§ Given problem
Below is the data. Give it again, complete and exact.

§ Data segment
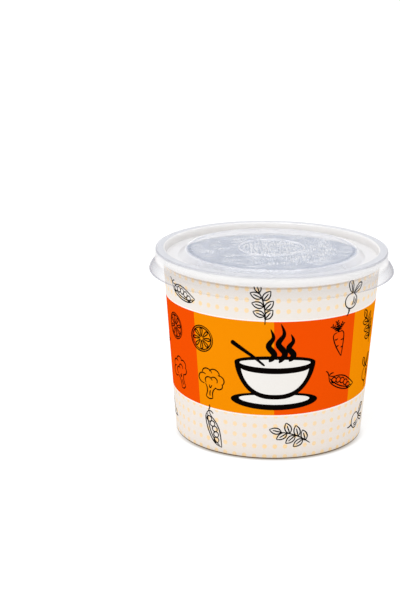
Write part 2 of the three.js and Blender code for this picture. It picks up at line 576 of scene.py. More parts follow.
def lid_line(sizes):
    """The top of the film from the axis out: panel, sloping step, channel, plug wall, bead and skirt."""
    axis = (0.0, sizes.panel_height)
    panel_edge = (sizes.panel_radius, sizes.panel_height)
    step_foot = (sizes.step_radius, sizes.channel_height)
    plug_foot = (sizes.plug_radius, sizes.channel_height)
    inner_shoulder = (sizes.plug_top_radius, LID_HIGH.z)
    outer_shoulder = (sizes.bead_radius, LID_HIGH.z)
    bead_foot = np.array([sizes.bead_foot_radius, sizes.bead_foot_height])
    skirt_edge = np.array([LID_HIGH.x, LID_LOW.z])
    ring_start = sizes.ring_radius - sizes.ring_width / 2
    ring_end = sizes.ring_radius + sizes.ring_width / 2
    panel = np.concatenate([
        np.linspace(0, ring_start, PANEL_RINGS, endpoint=False),
        np.linspace(ring_start, ring_end, PANEL_RINGS, endpoint=False),
        np.linspace(ring_end, sizes.panel_radius - PANEL_CORNER * MM, PANEL_RINGS, endpoint=False),
    ])
    middle = (bead_foot + skirt_edge) / 2 + sizes.skirt_bulge
    return np.vstack([
        np.stack([panel, np.full(len(panel), sizes.panel_height)], -1),
        corner(axis, panel_edge, step_foot, PANEL_CORNER * MM, BEND_STEPS),
        corner(panel_edge, step_foot, plug_foot, CHANNEL_CORNER * MM, BEND_STEPS),
        corner(step_foot, plug_foot, inner_shoulder, CHANNEL_CORNER * MM, BEND_STEPS),
        corner(plug_foot, inner_shoulder, outer_shoulder, BEAD_SHOULDER * MM, SHOULDER_STEPS),
        corner(inner_shoulder, outer_shoulder, bead_foot, BEAD_SHOULDER * MM, SHOULDER_STEPS),
        arc(bead_foot, middle, skirt_edge, SKIRT_ROWS),
    ])


# How the raised ring of the panel rises: the part of its half width that is level, and all of it.
RING_SLOPE = (0.2, 1.0)


class SOUP_OT_lid(bpy.types.Operator):
    """Makes the formed lid with its raised panel and ring."""

    bl_idname = "soup.lid"
    bl_label = "Hazy lid"

    def execute(self, context):
        sizes = context.scene.soup_lid
        angles = np.linspace(0, FULL_TURN, LID_SIDES, endpoint=False)
        outline = sheet_outline(lid_line(sizes), -sizes.film)
        points = turned(outline, angles)
        ring = np.abs(outline[:, :1] - sizes.ring_radius) / (sizes.ring_width / 2)
        points[:, :, 2] += sizes.ring_rise * (1 - smooth_step(ring, *RING_SLOPE))
        shape = mesh_from_grid(points[::-1])
        make_piece("formed_lid", *shape, hazy_film(context.scene), "clear_film", "lid", LID_SHARP)
        return {"FINISHED"}


# Height of the print's layers over the wall, in millimetres, from their undersides in the board to the steam.
PRINT_BOTTOM = -0.03
SAUCER_LEVEL = 0.04
PEN_LEVEL = 0.05
SAUCER_FACE_LEVEL = 0.055
BOWL_LEVEL = 0.07
BOWL_FACE_LEVEL = 0.085
STEAM_LEVEL = 0.105

# Lines and fills: the widths in millimetres of a pen line, a curl of steam and the spoon, and the points
# across a wide stroke, across a fill and along the rim of the bowl.
SKETCH_WIDTH = 0.54
STEAM_WIDTH = 3.0
SPOON_WIDTH = 2.3
STROKE_COLUMNS = 5
FILL_COLUMNS = 11
BOWL_ROWS = 49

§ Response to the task
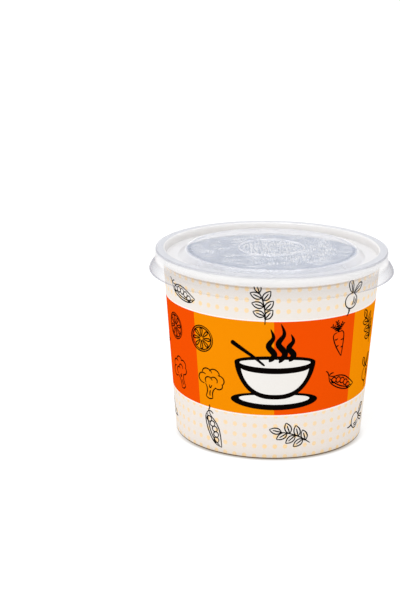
Write part 2 of the three.js and Blender code for this picture. It picks up at line 576 of scene.py. More parts follow.
def lid_line(sizes):
    """The top of the film from the axis out: panel, sloping step, channel, plug wall, bead and skirt."""
    axis = (0.0, sizes.panel_height)
    panel_edge = (sizes.panel_radius, sizes.panel_height)
    step_foot = (sizes.step_radius, sizes.channel_height)
    plug_foot = (sizes.plug_radius, sizes.channel_height)
    inner_shoulder = (sizes.plug_top_radius, LID_HIGH.z)
    outer_shoulder = (sizes.bead_radius, LID_HIGH.z)
    bead_foot = np.array([sizes.bead_foot_radius, sizes.bead_foot_height])
    skirt_edge = np.array([LID_HIGH.x, LID_LOW.z])
    ring_start = sizes.ring_radius - sizes.ring_width / 2
    ring_end = sizes.ring_radius + sizes.ring_width / 2
    panel = np.concatenate([
        np.linspace(0, ring_start, PANEL_RINGS, endpoint=False),
        np.linspace(ring_start, ring_end, PANEL_RINGS, endpoint=False),
        np.linspace(ring_end, sizes.panel_radius - PANEL_CORNER * MM, PANEL_RINGS, endpoint=False),
    ])
    middle = (bead_foot + skirt_edge) / 2 + sizes.skirt_bulge
    return np.vstack([
        np.stack([panel, np.full(len(panel), sizes.panel_height)], -1),
        corner(axis, panel_edge, step_foot, PANEL_CORNER * MM, BEND_STEPS),
        corner(panel_edge, step_foot, plug_foot, CHANNEL_CORNER * MM, BEND_STEPS),
        corner(step_foot, plug_foot, inner_shoulder, CHANNEL_CORNER * MM, BEND_STEPS),
        corner(plug_foot, inner_shoulder, outer_shoulder, BEAD_SHOULDER * MM, SHOULDER_STEPS),
        corner(inner_shoulder, outer_shoulder, bead_foot, BEAD_SHOULDER * MM, SHOULDER_STEPS),
        arc(bead_foot, middle, skirt_edge, SKIRT_ROWS),
    ])


# How the raised ring of the panel rises: the part of its half width that is level, and all of it.
RING_SLOPE = (0.2, 1.0)


class SOUP_OT_lid(bpy.types.Operator):
    """Makes the formed lid with its raised panel and ring."""

    bl_idname = "soup.lid"
    bl_label = "Hazy lid"

    def execute(self, context):
        sizes = context.scene.soup_lid
        angles = np.linspace(0, FULL_TURN, LID_SIDES, endpoint=False)
        outline = sheet_outline(lid_line(sizes), -sizes.film)
        points = turned(outline, angles)
        ring = np.abs(outline[:, :1] - sizes.ring_radius) / (sizes.ring_width / 2)
        points[:, :, 2] += sizes.ring_rise * (1 - smooth_step(ring, *RING_SLOPE))
        shape = mesh_from_grid(points[::-1])
        make_piece("formed_lid", *shape, hazy_film(context.scene), "clear_film", "lid", LID_SHARP)
        return {"FINISHED"}


# Height of the print's layers over the wall, in millimetres, from their undersides in the board to the steam.
PRINT_BOTTOM = -0.03
SAUCER_LEVEL = 0.04
PEN_LEVEL = 0.05
SAUCER_FACE_LEVEL = 0.055
BOWL_LEVEL = 0.07
BOWL_FACE_LEVEL = 0.085
STEAM_LEVEL = 0.105

# Lines and fills: the widths in millimetres of a pen line, a curl of steam and the spoon, and the points
# across a wide stroke, across a fill and along the rim of the bowl.
SKETCH_WIDTH = 0.54
STEAM_WIDTH = 3.0
SPOON_WIDTH = 2.3
STROKE_COLUMNS = 5
FILL_COLUMNS = 11
BOWL_ROWS = 49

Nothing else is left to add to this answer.